4. The defendant in error filed a cross bill of exceptions, seeking to dismiss the plaintiff in error's bill of exceptions on the ground that the brief of evidence was not filed in accordance with the court's order of November 21, 1963, which provided, in part, as follows: "It is further ordered that the movant have until the hearing, whenever it may be, to prepare and present for approval a brief of the evidence of said case, and the presiding judge may enter his approval thereon at any time, either at term or vacation, and if the hearing of the motion shall be in vacation, and the brief of the evidence has not been filed in the clerk's office before the date of the hearing, said brief of evidence may be filed in the clerk's office at any time within ten days after the motions are heard and determined." (Emphasis supplied.) The hearing on the motions was held on January 16, 1964, and the brief of evidence was filed with the clerk of the court on March 13, 1964. The defendant in error construes the order to require the filing of the brief of evidence at or before the time of the hearing, whereas the order requires only its preparation and presentation to the court for approval at that time.
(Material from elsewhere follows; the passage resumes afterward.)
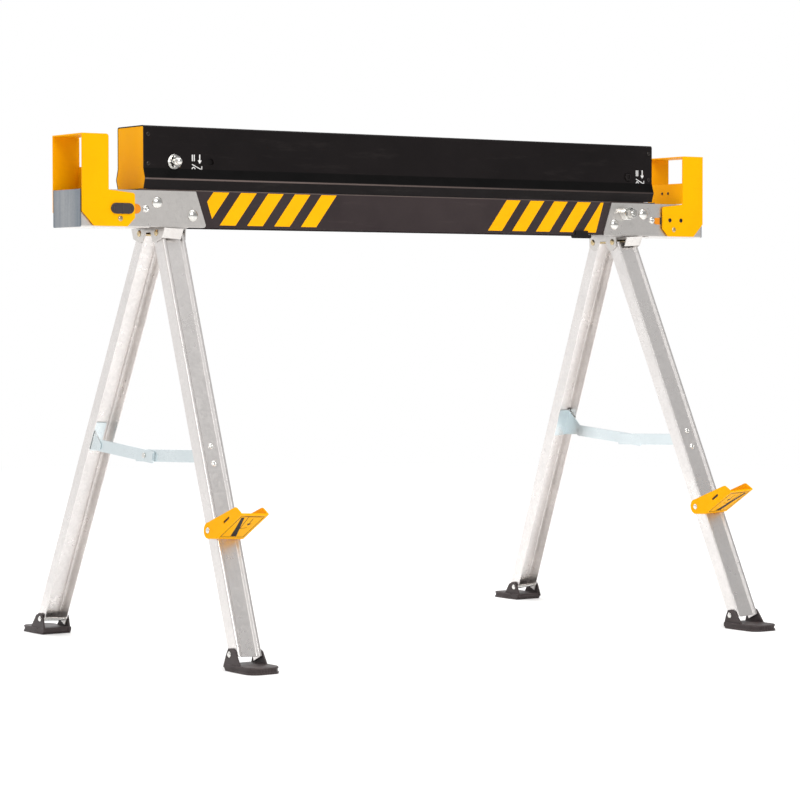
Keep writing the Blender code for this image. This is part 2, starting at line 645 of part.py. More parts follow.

It is not alleged that the brief of evidence had not been presented to the court at the time of the hearing as required by the order and it is therefore assumed that, at the time of the hearing, the court had in its possession the brief of evidence, which was necessary in order to determine the issues raised by the motions. Concerning the question whether the brief of evidence was timely filed, regardless of whether the motions were "heard and determined" on the date of the hearing (January 16, 1964) or on the date of the order on the motions (April 15, 1964), the motion to dismiss was properly overruled. If the brief of evidence has been presented in time, the fact that it was not lodged in the clerk's office for filing as required by the order would not cause the dismissal of the motion. Burton v. State, 9 Ga. App. 623 ( 71 S.E. 1006).
The court erred in overruling the general demurrer to the first count.
Judgment reversed on the main bill; affirmed on cross bill. Frankum and Pannell, JJ., concur.